A team of eight House GOP surrogates headed to a stakeout position, filled with reporters, in the Senate subway station. Schumer and Schiff bolted to the press gallery studio for separate news conferences. Senators who wanted to avoid pesky reporters ran for the exits. Democrats running for president raced to the airport so they could campaign for a day-and-a-half in the snows of Iowa.
There are multiple audiences for this trial: senators, the public, voters in the presidential race, voters in House races and voters in Senate races. Each cohort likely will interpret the trial differently. But, in some ways, this trial faced an audience of one.
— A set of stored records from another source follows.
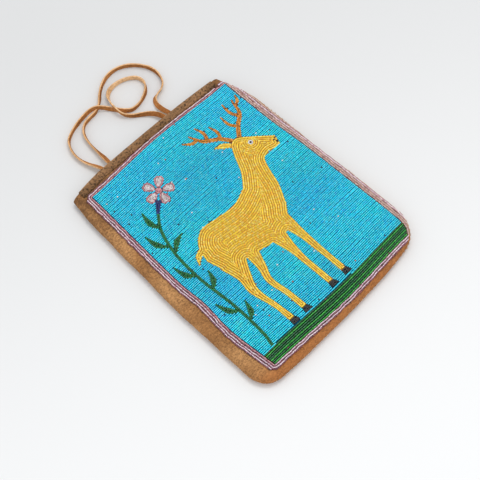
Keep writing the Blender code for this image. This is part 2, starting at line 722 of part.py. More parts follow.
def add_plant(picture):
    """A flower on a tall stem with leaves, which grows from the grass on the left."""
    centre = on_field(FLOWER_CENTRE)
    picture.add("flower_heart", *disc(centre, FLOWER_HEART), 1, "pink_beads")
    petals = []
    for number in range(PETALS):
        angle = math.radians(45.0 + 360.0 / PETALS * number)
        out = np.array([math.cos(angle), math.sin(angle)])
        root = centre + out * (FLOWER_HEART + CLEARANCE)
        path = [root + out * PETAL_LENGTH * share for share in (0.0, 0.35, 0.75, 1.0)]
        widths = PETAL_WIDTH * np.array([0.34, 0.8, 0.98, 0.5])
        name = f"petal_{number + 1}"
        picture.stroke(name, path, widths, 2, "petal_beads", ("flower_heart",), steps=2)
        petals.append(name)
    picture.stroke("calyx", on_field(((23.2, 80.4), (20.5, 78.4), (17.4, 76.1))),
                   CALYX_WIDTH * np.array([1.0, 0.77, 0.46]), 1, "navy_beads", petals)
    stem = on_field(((17.4, 76.1), (11.6, 69.8), (7.4, 58.8), (6.3, 43.9), (7.9, 27.5), (7.4, 12.5),
                     (5.8, 5.5)))
    stem[-1, 1] = STANDING_Y
    picture.stroke("stem", stem, np.full(len(stem), STEM_WIDTH), 1, "leaf_beads", ("calyx",), steps=2)
    leaves = (
        ((8.2, 58.8), (12.6, 62.0), (18.4, 63.5)), ((7.9, 62.7), (4.2, 66.7), (3.2, 72.2)),
        ((6.1, 46.3), (2.6, 49.4), (1.1, 54.9)), ((6.8, 37.6), (10.5, 40.4), (12.6, 44.7)),
        ((7.6, 24.3), (3.7, 27.5), (1.6, 32.9)), ((8.2, 18.8), (11.6, 21.2), (13.7, 25.9)),
        ((12.6, 70.6), (10.5, 75.3), (11.6, 80.8)),
    )
    for number, path in enumerate(leaves):
        picture.stroke(f"leaf_{number + 1}", on_field(path), LEAF_WIDTH * np.array([0.25, 1.0, 0.16]), 1,
                       "green_beads", ("stem",))


def add_ground(picture):
    """The turquoise ground: rows across the bag, with pockets for the picture."""
    ridges = round((FIELD_Y1 - FIELD_Y0) / (ROW * GROUND_ROWS_PER_RIDGE))
    share = np.linspace(0.0, 1.0, 2 * ridges + 1)
    y = FIELD_Y0 + (FIELD_Y1 - FIELD_Y0) * share
    left, right = field_left(y) + CLEARANCE / 2.0, field_right(y) - CLEARANCE / 2.0
    x = left + (right - left) * np.linspace(0.0, 1.0, BOW_STATIONS)[:, None]
    low, high = ground_foot(x) + CLEARANCE / 2.0, ground_top(x) - CLEARANCE / 2.0
    grid = np.stack([x, low + (high - low) * share], axis=2)
    made = ridge_solid("bead_ground", grid, flat_face(grid), CLEARANCE, "turquoise_beads")
    change = made.modifiers.new("pockets", "BOOLEAN")
    change.operation = "DIFFERENCE"
    change.solver = "EXACT"
    change.operand_type = "COLLECTION"
    change.collection = picture.pockets


def border_grid(inner, outer, lanes):
    """Lanes between two lines of points, half a clearance clear of each."""
    loop = np.vstack([inner, outer[::-1]])
    tight = offset_loop(loop, -CLEARANCE / 2.0)
    share = np.linspace(0.0, 1.0, 2 * lanes + 1)[None, :, None]
    return tight[: len(inner), None] * (1.0 - share) + tight[len(inner) :][::-1, None] * share


def add_borders():
    """Rows of pink and wine beads along the four edges of the ground.

    Where the bag's outline comes close to the ground, the rows stop short of its rim.
    """
    low = FIELD_Y0 - BOTTOM_BORDER_ROWS * ROW
    high = FIELD_Y1 + TOP_BORDER_ROWS * ROW
    stations = FIELD_Y0 + (FIELD_Y1 - FIELD_Y0) * EDGE_STATIONS
    y = np.concatenate([[low], stations, [high]])
    inner = field_left(y)
    outer = np.maximum(inner - LEFT_BORDER_ROWS * ROW, left_edge(y) + BEAD_MARGIN)
    add_border("border_left", (inner, y), (outer, y), LEFT_BORDER_ROWS)

    y = np.concatenate([stations, [high]])
    inner = field_right(y)
    outer = np.minimum(inner + RIGHT_BORDER_ROWS * ROW, right_edge(y) - BEAD_MARGIN)
    add_border("border_right", (inner, y), (outer, y), RIGHT_BORDER_ROWS)

    x = field_left(FIELD_Y0) + (field_right(FIELD_Y0) - field_left(FIELD_Y0)) * EDGE_STATIONS
    inner = ground_foot(x)
    outer = np.maximum(inner - BOTTOM_BORDER_ROWS * ROW, bottom_edge(x) + BEAD_MARGIN)
    add_border("border_bottom", (x, inner), (x, outer), BOTTOM_BORDER_ROWS)

    x = field_left(FIELD_Y1) + (field_right(FIELD_Y1) - field_left(FIELD_Y1)) * EDGE_STATIONS
    inner = ground_top(x)
    outer = inner + TOP_BORDER_ROWS * ROW
    add_border("border_top", (x, inner), (x, outer), TOP_BORDER_ROWS)


def add_border(name, inner, outer, lanes):
    """Lanes between two lines, as far as there is room for half a row between them."""
    inner, outer = np.stack(inner, axis=1), np.stack(outer, axis=1)
    wide = np.linalg.norm(outer - inner, axis=1) > ROW / 2.0
    grid = border_grid(inner[wide], outer[wide], lanes)
    ridge_solid(name, grid, front_z(grid), CLEARANCE, "pink_beads")


# Thongs


def add_thong(name, route):
    """A tube on a smooth curve through the route, closed at both ends."""
    line = smooth_curve(np.array(route) * MM, 12)
    run = np.concatenate([[0.0], np.cumsum(np.linalg.norm(np.diff(line, axis=0), axis=1))])
    stops = np.linspace(0.0, run[-1], round(run[-1] / THONG_STEP) + 1)
    points = np.stack([np.interp(stops, run, line[:, k]) for k in range(3)], axis=1)
    curve = bpy.data.curves.new(name, "CURVE")
    curve.dimensions = "3D"
    curve.bevel_depth = THONG / 2.0
    curve.bevel_resolution = 2
    curve.use_fill_caps = True
    spline = curve.splines.new("POLY")
    spline.points.add(len(points) - 1)
    for spot, point in zip(spline.points, points):
        spot.co = (*point, 1.0)
    curve.materials.append(material("thong_hide"))
    bpy.context.scene.collection.objects.link(bpy.data.objects.new(name, curve))


def add_tab(name, pair):
    """A hide tab that is sewn down over a pair of thong ends, inside the back panel."""
    middle = sum(pair) / 2.0 * MM
    room = abs(pair[1] - pair[0]) / 2.0 * MM + THONG / 2.0 + CLEARANCE
    wall = room + TAB_WALL
    foot = wall + TAB_FLANGE
    floor = HIDE + CLEARANCE
    roof = HIDE + 3.0 * CLEARANCE + THONG
    under = ((-foot, floor), (-room, floor), (-room, roof), (room, roof), (room, floor), (foot, floor))
    over = ((-foot, floor), (-wall, floor), (-wall, roof), (wall, roof), (wall, floor), (foot, floor))
    y1 = BAG_LENGTH / 2.0 - TAB_INSIDE
    bm = bmesh.new()
    layers = [
        [[bm.verts.new((middle + x, y, z + rise)) for y in (y1 - TAB_LENGTH, y1)] for x, z in line]
        for line, rise in ((over, TAB_WALL), (under, 0.0))
    ]
    close_layers(bm, layers)
    add_object(name, mesh_of(name, bm), "brown_hide")


def main():
    clear_scene()
    panel("back_panel", back_z)
    panel("front_panel", front_z)
    binding("mouth_binding_back", back_z, -1)
    binding("mouth_binding_front", front_z, 1)
    picture = Picture()
    add_grass(picture)
    add_stag(picture)
    add_antlers(picture)
    add_plant(picture)
    add_ground(picture)
    add_borders()
    for name, route in THONG_ROUTES.items():
        add_thong(name, route)
    for name, pair in THONG_PAIRS.items():
        add_tab(name, pair)


main()
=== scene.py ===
"""The looks of the flat beaded hide bag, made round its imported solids.

Every bead is its own small glass form, set in the straight rows of the ground, in rows that
follow the outlines of the picture's fields, and in the rows of the borders. The hide panels,
the folded strips at the mouth and the cut thongs are fine meshes in the places of the solids.
Lengths are in metres, in the frame of the solids.
"""

import math

import bpy
import numpy as np
from mathutils import Matrix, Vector
from mathutils.kdtree import KDTree


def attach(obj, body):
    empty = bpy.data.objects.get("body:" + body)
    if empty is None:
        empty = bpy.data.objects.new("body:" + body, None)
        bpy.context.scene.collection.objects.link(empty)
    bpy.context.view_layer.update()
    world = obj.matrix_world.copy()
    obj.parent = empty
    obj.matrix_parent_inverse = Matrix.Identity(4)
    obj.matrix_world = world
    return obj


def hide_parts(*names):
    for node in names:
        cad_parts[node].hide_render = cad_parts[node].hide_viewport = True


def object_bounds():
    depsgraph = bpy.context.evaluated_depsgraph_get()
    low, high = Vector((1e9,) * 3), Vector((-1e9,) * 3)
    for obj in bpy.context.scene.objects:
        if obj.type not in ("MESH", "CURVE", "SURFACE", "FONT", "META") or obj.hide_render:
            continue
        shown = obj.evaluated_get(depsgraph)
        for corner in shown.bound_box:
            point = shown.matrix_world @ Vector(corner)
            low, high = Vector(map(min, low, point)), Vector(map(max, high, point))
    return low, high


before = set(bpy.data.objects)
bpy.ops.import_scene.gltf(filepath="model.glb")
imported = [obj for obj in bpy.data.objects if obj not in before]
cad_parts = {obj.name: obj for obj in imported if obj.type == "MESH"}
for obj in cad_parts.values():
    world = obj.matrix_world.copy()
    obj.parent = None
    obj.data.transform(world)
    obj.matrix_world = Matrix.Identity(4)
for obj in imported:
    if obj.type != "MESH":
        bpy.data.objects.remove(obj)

CAD_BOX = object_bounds()

MM = 0.001
rng = np.random.default_rng(1907)


def sizes_at(*pairs):
    """Shares of a length, each with a size in millimetres."""
    return tuple((share, size * MM) for share, size in pairs)


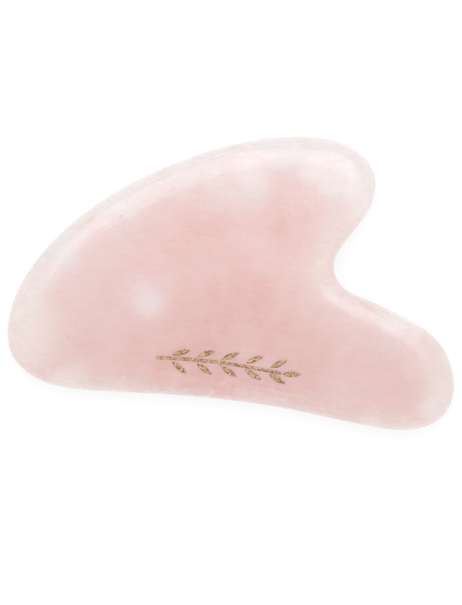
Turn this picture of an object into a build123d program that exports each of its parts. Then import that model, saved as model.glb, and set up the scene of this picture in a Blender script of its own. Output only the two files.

“The president was pleased with the presentation. He thought they did an excellent job with rebuttal on the facts,” said one GOP source who spoke with Trump after the trial concluded. “Because of the effective oral arguments, he sees this as a mandate to end the impeachment process expeditiously.”
Votes to call witnesses later this week could certainly elongate the trial. That seemed to be the only unresolved issue. Republicans honed in on the issue of calling the Bidens as witnesses after the House managers cited them 226 times during Thursday’s session.
“That would be like calling Hunter Biden to be a witness in the OJ [Simpson] trial. He doesn’t know anything about it,” King said. “So, the question then would be relevance.”
But, this newfound rocket docket could mean Republicans simply have wanted to wrap things up. Cramer said dithering over witnesses “would open a whole can of worms.”
If things continue at this clip, the Senate could vote to dismiss the case or vote on each article of impeachment by next weekend.
Back in England, there was intense interest in the impeachment trial of Warren Hastings. But, interest started to drop as figures once keyed up about Hastings retreated.
Trump’s trial won’t consume anywhere near the seven years devoted to Hastings tribunal. But, the verdicts from his trial certainly will reverberate for years to come.